¿Quién cambiaría un sábado de descanso por dos horas bajo el sol de Culiacán?
Por: Kenia Meza
Esa fue la pregunta que Ana Cristina Rubio se repitió durante un año, cuando le insistieron que fuera parte del Movimiento Scout. Cuando finalmente aceptó asistir, en un abrir y cerrar de ojos esa clase prueba se convirtió en 11 años de formación en los Scouts.
“Así comenzó mi vida scout, una travesía que dejó huella no solo en la tierra que recorrí, sino también en lo más profundo de mi alma”, comenta Ana Rubio con mucho orgullo.
A la edad de 12 años, se unió al movimiento con un corazón curioso y un alma aventurera, mismos que fueron abrazados no solo por Scouts, sino también por su grupo (el Grupo 8 Coltzin) y sus jefes, en especial el jefe Arqui, a quien agradece profundamente.
Rápidamente se convirtió en su guía y cuidador, pero sobre todo, en su inspiración. Nunca decía "No lo hagas", solo aconsejaba sobre posibles consecuencias, dejando a su criterio la decisión.
En su mayoría, la elección de Ana era científica, le gustaba investigar y buscar respuesta en la teoría, pero había que ponerla a prueba y ahí aprendió a la mala que, en promedio, el jefe Arqui tenía razón.
A lo largo de los años, su uniforme Scout se convirtió en testigo del sudor, largas caminatas, dolores de espalda, sed, hambre, días hormonales, desorientación, lesiones, accidentes y un par de malos ratos.

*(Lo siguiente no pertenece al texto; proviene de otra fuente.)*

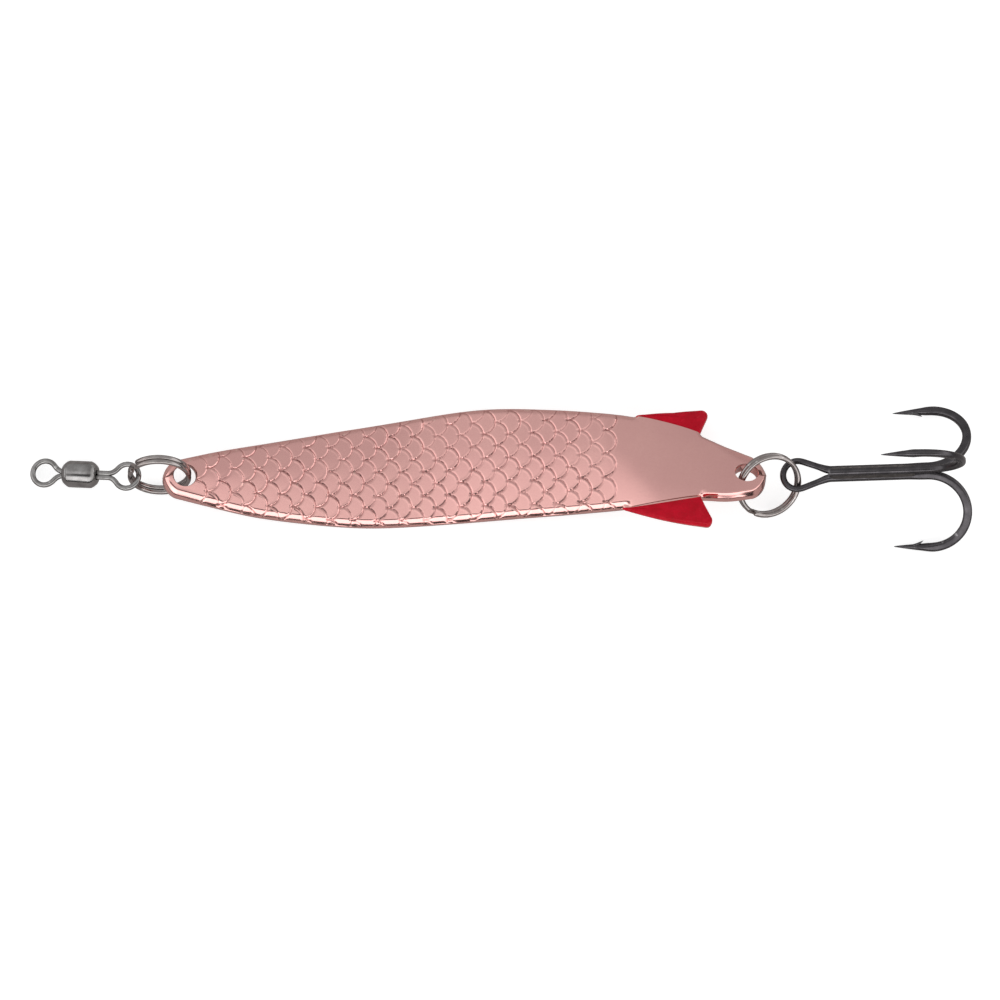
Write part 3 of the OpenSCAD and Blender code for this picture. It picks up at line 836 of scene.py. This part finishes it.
def wire_metal(name, base, dark, edge, rough, draw=0.0012, pit=0.0, patch=2.0):
    """Plated or blackened steel: lengthwise draw lines, patches, pits, painted shade in hollows and creases,
    and worn edges.
    """
    m = Nodes(name)
    at = m.coordinates()
    patches = m.noise(at, patch, 4)
    fine = m.noise(at, 0.14, 5, 0.6)
    uv = m.add("ShaderNodeUVMap", set_uv_map="Wire").outputs[0]
    lines = m.noise(m.add("ShaderNodeMapping", Vector=uv, Scale=(0.35, 9, 1)).outputs[0], 1.0, 3)
    point = m.add("ShaderNodeNewGeometry").outputs["Pointiness"]
    tone = m.mix(m.remap(patches, 0.32, 0.68, 0, 1), base, dark)
    tone = m.mix(m.remap(fine, 0.55, 0.75, 0, 0.35), tone, dark)
    # painted shade: hollows and the creases between touching wires darkened in the base colour
    tone = m.mix(m.remap(point, 0.36, 0.47, 0.75, 0), tone, tuple(0.35 * c for c in dark))
    rubbed = m.remap(point, WIRE_WEAR, WIRE_WEAR + 0.07, 0, 1)
    worn = m.math("MULTIPLY", rubbed, m.remap(fine, 0.4, 0.6, 0.3, 1))
    tone = m.mix(worn, tone, edge)
    m.link(tone, "Base Color")
    m.shader.inputs["Metallic"].default_value = 1.0
    low, high = rough
    grain = m.remap(fine, 0.4, 0.7, 0, 0.06)
    m.link(m.math("ADD", m.remap(patches, 0.3, 0.7, low, high), grain), "Roughness")
    height = m.math("ADD", m.remap(lines, 0, 1, 0, draw), m.remap(fine, 0, 1, 0, 0.0012 + pit))
    m.link(m.bump(height), "Normal")
    return m.material


def dress(obj, material):
    obj.data.materials.clear()
    obj.data.materials.append(material)


# ---- Stage
def pale_floor():
    """A floor that glows a little, and looks dimmer in reflections."""
    floor = make("floor", [[-3000, -3000, 0], [3000, -3000, 0], [3000, 3000, 0], [-3000, 3000, 0]],
                 [[0, 1, 2, 3]])
    m = Nodes("pale_floor")
    cloud = m.remap(m.noise(m.coordinates(), 14, 3), 0.3, 0.7, 0, 1)
    tone = m.mix(cloud, (0.52, 0.52, 0.52), (0.56, 0.56, 0.56))
    m.link(tone, "Base Color")
    m.shader.inputs["Roughness"].default_value = 0.9
    m.shader.inputs["Specular IOR Level"].default_value = 0.0
    m.shader.inputs["Emission Color"].default_value = (1, 1, 1, 1)
    m.shader.inputs["Emission Strength"].default_value = 0.70
    dim = m.add("ShaderNodeBsdfDiffuse", Color=(0.5, 0.47, 0.46, 1))
    swap = m.add("ShaderNodeMixShader", i0=m.add("ShaderNodeLightPath").outputs["Is Glossy Ray"])
    m.tree.links.new(m.shader.outputs[0], swap.inputs[1])
    m.tree.links.new(dim.outputs[0], swap.inputs[2])
    m.tree.links.new(swap.outputs[0], m.tree.nodes["Material Output"].inputs["Surface"])
    dress(floor, m.material)
    floor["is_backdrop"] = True


# Degrees from overhead towards the front, and how bright the tent is there
TENT = [(-180, .30), (-95, .30), (-84, .50), (-20, .56), (-12, .745), (0, .86), (6, .95), (9, .50),
        (13, .13), (30, .13), (35, 1.0), (43, 1.8), (72, 1.8), (77, .20), (81, .02), (97, .02),
        (120, .3), (180, .3)]
TENT_TOP = 1.8


def light_tent():
    """Soft light all round: a dark opening by the camera, a bright panel in front, a dark horizon."""
    world = bpy.data.worlds.new("tent")
    bpy.context.scene.world = world
    world.use_nodes = True
    tree = world.node_tree
    tree.nodes.clear()

    def node(kind, **settings):
        n = tree.nodes.new(kind)
        for key, value in settings.items():
            setattr(n, key, value)
        return n

    def calc(operation, a, b=0.0, c=None):
        n = node("ShaderNodeMath", operation=operation)
        for i, value in enumerate((a, b) if c is None else (a, b, c)):
            if isinstance(value, bpy.types.NodeSocket):
                tree.links.new(value, n.inputs[i])
            else:
                n.inputs[i].default_value = value
        return n.outputs[0]

    def step(value, low, high):
        n = node("ShaderNodeMapRange", interpolation_type="SMOOTHSTEP")
        tree.links.new(value, n.inputs["Value"])
        n.inputs["From Min"].default_value, n.inputs["From Max"].default_value = low, high
        return n.outputs[0]

    split = node("ShaderNodeSeparateXYZ")
    tree.links.new(node("ShaderNodeTexCoord").outputs["Generated"], split.inputs[0])
    x, y, z = split.outputs
    front = calc("ARCTAN2", calc("MULTIPLY", y, -1.0), z)
    ramp = node("ShaderNodeValToRGB")
    elements = ramp.color_ramp.elements
    elements.remove(elements[1])
    elements[0].position = 0.0
    elements[0].color = (TENT[0][1] / TENT_TOP,) * 3 + (1,)
    for degrees, level in TENT[1:]:
        elements.new(degrees / 360 + 0.5).color = (level / TENT_TOP,) * 3 + (1,)
    place = calc("MULTIPLY_ADD", front, 1 / (2 * math.pi), 0.5)
    tree.links.new(place, ramp.inputs["Fac"])
    lift = calc("MULTIPLY_ADD", step(calc("MULTIPLY", x, -1.0), 0.1, 0.4), 0.2, 1.0)
    band = calc("MULTIPLY", ramp.outputs["Color"], calc("MULTIPLY", lift, TENT_TOP))
    # lighter on the -X side, which the rising half of the blade reflects; even away from the middle,
    # with a brighter panel low on each side
    ends = step(calc("ABSOLUTE", x), 0.55, 0.8)
    panel = calc("MULTIPLY", step(z, 0.12, 0.3), 1.25)
    sides = calc("ADD", panel, 0.12)
    middle = calc("MULTIPLY", band, calc("SUBTRACT", 1.0, ends))
    blend = calc("ADD", middle, calc("MULTIPLY", sides, ends))
    background = node("ShaderNodeBackground")
    tree.links.new(blend, background.inputs["Color"])
    out = node("ShaderNodeOutputWorld")
    tree.links.new(background.outputs[0], out.inputs["Surface"])


# Camera, in metres
ELEVATION, DISTANCE, FRAME_WIDTH, AIM_Y, AIM_Z = math.radians(76), 0.8, 0.141, -0.00386, 0.004


def camera():
    """Looks down from the front at the photograph's angle."""
    low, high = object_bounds()
    aim = np.array([(low[0] + high[0]) / 2, AIM_Y, AIM_Z])
    back = np.array([0, -math.cos(ELEVATION), math.sin(ELEVATION)])
    data = bpy.data.cameras.new("camera")
    data.lens, data.sensor_width = 36 * DISTANCE / FRAME_WIDTH, 36
    data.clip_start, data.clip_end = 0.01, 20
    obj = bpy.data.objects.new("camera", data)
    bpy.context.scene.collection.objects.link(obj)
    obj.location = aim + back * DISTANCE
    obj.rotation_euler = (math.pi / 2 - ELEVATION, 0, 0)
    bpy.context.scene.camera = obj


# ---- Build
copper, enamel = copper_plate(), red_enamel()
nickel = wire_metal("ring_nickel", (0.44, 0.405, 0.395), (0.31, 0.27, 0.26), (0.7, 0.66, 0.64), (0.1, 0.17))
gunmetal = wire_metal("swivel_gunmetal", (0.38, 0.37, 0.365), (0.24, 0.23, 0.225), (0.6, 0.59, 0.58),
                      (0.11, 0.17), draw=0.002, pit=0.001, patch=1.2)
black_nickel = wire_metal("hook_black_nickel", (0.105, 0.098, 0.104), (0.062, 0.058, 0.062),
                          (0.3, 0.29, 0.3), (0.2, 0.32), draw=0.0025, pit=0.0015, patch=1.5)
solder = wire_metal("braze", (0.15, 0.14, 0.135), (0.085, 0.078, 0.075), (0.3, 0.28, 0.26),
                    (0.26, 0.4), draw=0.001, pit=0.004, patch=0.8)


def finish_piece(obj, body, slot, material, *nodes):
    dress(obj, material)
    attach(obj, body)
    if nodes:
        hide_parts(*nodes)


blade = blade_mesh()
for s0, y0, d0 in HOLES.values():
    cut(blade, hole_cutter(s0, y0, d0))
blade.data.shade_smooth()
sharpen(blade, 38)
finish_piece(blade, "blade", "copper_plate", copper, "spoon_blade")
for side, shape, root, spine in (("upper", UPPER_FIN, UPPER_ROOT, UPPER_SPINE),
                                 ("lower", LOWER_FIN, LOWER_ROOT, LOWER_SPINE)):
    finish_piece(fin(side + "_fin", shape, spine), "blade", "copper_plate", copper)
    coat = fin_enamel(side + "_fin_enamel_coat", shape, root, spine)
    finish_piece(coat, "blade", "red_enamel", enamel, side + "_fin_enamel")

rear_along = np.array([math.cos(REAR_TURN), math.sin(REAR_LEAN) * math.sin(REAR_TURN),
                       -math.cos(REAR_LEAN) * math.sin(REAR_TURN)])
rear_up = np.array([0, math.cos(REAR_LEAN), math.sin(REAR_LEAN)])
finish_piece(split_ring("front_ring", FRONT_MID, (1, 0, 0), FRONT_UP, FRONT_R, FRONT_STEP_AT, RING_WIRE),
             "front_ring", "ring_nickel", nickel, "front_split_ring")
finish_piece(split_ring("rear_ring", REAR_MID, rear_along, rear_up, REAR_R, REAR_STEP_AT, RING_WIRE),
             "rear_ring", "ring_nickel", nickel, "rear_split_ring")

swivel_dir = unit(SWIVEL_DIR)
swivel_side = unit(np.cross([0, 0, 1], swivel_dir))
swivel = (SWIVEL_LINK + EYE_SEAT * swivel_dir, swivel_dir, swivel_side)
reach_in = BARREL_LEN / 2 - WALL
finish_piece(wire_eye("ring_side_wire_eye", swivel, 1, 0, BARREL_AT - reach_in + 0.25),
             "ring_eye", "swivel_gunmetal", gunmetal, "ring_side_eye")
finish_piece(wire_eye("line_wire_eye", swivel, -1, LINE_EYE_AT, LINE_EYE_AT - BARREL_AT - reach_in + 0.25),
             "line_eye", "swivel_gunmetal", gunmetal, "line_eye")
finish_piece(barrel("barrel_shell", swivel), "barrel", "swivel_gunmetal", gunmetal, "swivel_barrel")
for node_name in ("ring_side_eye_head", "line_eye_head"):
    dress(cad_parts[node_name], gunmetal)

treble_from = REAR_MID + REAR_R * (math.cos(TREBLE_AT) * rear_along + math.sin(TREBLE_AT) * rear_up)
double, single, put = treble(treble_from)
finish_piece(double, "treble", "hook_black_nickel", black_nickel, "treble_double_hook")
finish_piece(single, "treble", "hook_black_nickel", black_nickel, "treble_single_hook")
finish_piece(braze(put), "treble", "braze", solder, "treble_braze")

pale_floor()
light_tent()
camera()
bpy.context.scene.view_settings.view_transform = "Standard"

Al mismo tiempo, nunca estaba, ni se sentía sola, “siempre caminaron conmigo, cargaron mis cosas, cargué sus cosas, compartieron su agua y comida, buscamos soluciones, cuidamos unos de otros, y siempre hubo hombros donde podrías apoyarte, descansar o llorar”, comenta Ana Rubio respecto a los miembros de su comunidad Scout que pronto se convirtieron en su familia.
Fue en los días largos, las noches estrelladas y las conversaciones alrededor del fuego que descubrió la magia del escultismo. No eran solo nudos y habilidades prácticas; eran lecciones de vida.

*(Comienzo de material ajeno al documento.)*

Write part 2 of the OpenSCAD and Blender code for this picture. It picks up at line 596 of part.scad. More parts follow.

Ahí, la verdadera esencia del movimiento Scout se manifestaba: la conexión humana, la solidaridad y la aceptación incondicional, y en su caso particular, un lazo tan fuerte difícil de describir.

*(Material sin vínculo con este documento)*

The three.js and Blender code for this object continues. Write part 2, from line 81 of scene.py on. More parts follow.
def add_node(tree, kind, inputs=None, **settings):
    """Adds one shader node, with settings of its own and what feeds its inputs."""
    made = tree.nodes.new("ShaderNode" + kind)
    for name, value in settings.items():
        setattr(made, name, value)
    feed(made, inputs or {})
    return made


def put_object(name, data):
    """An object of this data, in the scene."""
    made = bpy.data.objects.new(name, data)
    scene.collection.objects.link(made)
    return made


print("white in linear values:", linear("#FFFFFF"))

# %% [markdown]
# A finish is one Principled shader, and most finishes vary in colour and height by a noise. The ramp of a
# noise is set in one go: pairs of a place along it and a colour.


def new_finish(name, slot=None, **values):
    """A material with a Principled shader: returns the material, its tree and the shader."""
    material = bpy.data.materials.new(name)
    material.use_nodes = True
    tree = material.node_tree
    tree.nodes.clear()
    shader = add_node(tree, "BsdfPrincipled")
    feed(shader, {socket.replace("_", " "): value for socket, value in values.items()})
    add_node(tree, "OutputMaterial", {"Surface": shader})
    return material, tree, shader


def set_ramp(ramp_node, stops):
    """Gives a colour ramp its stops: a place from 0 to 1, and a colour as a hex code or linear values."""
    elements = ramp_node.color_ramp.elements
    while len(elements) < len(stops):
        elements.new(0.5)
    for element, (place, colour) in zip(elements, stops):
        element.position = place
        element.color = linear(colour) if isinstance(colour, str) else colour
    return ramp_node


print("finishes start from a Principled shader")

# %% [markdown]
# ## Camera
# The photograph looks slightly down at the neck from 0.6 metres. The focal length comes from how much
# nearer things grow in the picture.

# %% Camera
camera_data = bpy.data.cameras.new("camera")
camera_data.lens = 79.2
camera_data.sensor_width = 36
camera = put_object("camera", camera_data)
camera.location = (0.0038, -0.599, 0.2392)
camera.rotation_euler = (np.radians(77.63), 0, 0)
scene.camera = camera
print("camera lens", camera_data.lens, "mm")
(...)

Actualmente, Ana Rubio tiene 23 años de edad y ya no es considerada “joven" por la asociación; es considerada jefa. Esta transición ha traído consigo una amalgama de emociones, desde la presión de superarse constantemente hasta una sensación abrumadora de responsabilidad.
Ser consciente de que ahora recae sobre sus hombros la tarea de no solo enseñar habilidades prácticas, sino de inspirar y guiar a jóvenes, ha sido un recordatorio contundente de la magnitud de su papel.
“Confieso que la idea de tener el poder de influenciar las vidas de los jóvenes que lidero me inquieta y en cierto sentido, me asusta”, menciona conmocionada. Sin embargo, ha comprendido que este temor es, en realidad, una señal positiva.
Ese miedo significa que le importa lo suficiente como para desear fervientemente que alcancen sus metas y construyan una red de apoyo sólida a su alrededor.
Su objetivo ahora es dejarles al menos una chispa de motivación, como lo hicieron con ella, para ser mejores cada día y "dejar este mundo un poquito mejor de cómo lo encontramos" (Baden – Powell).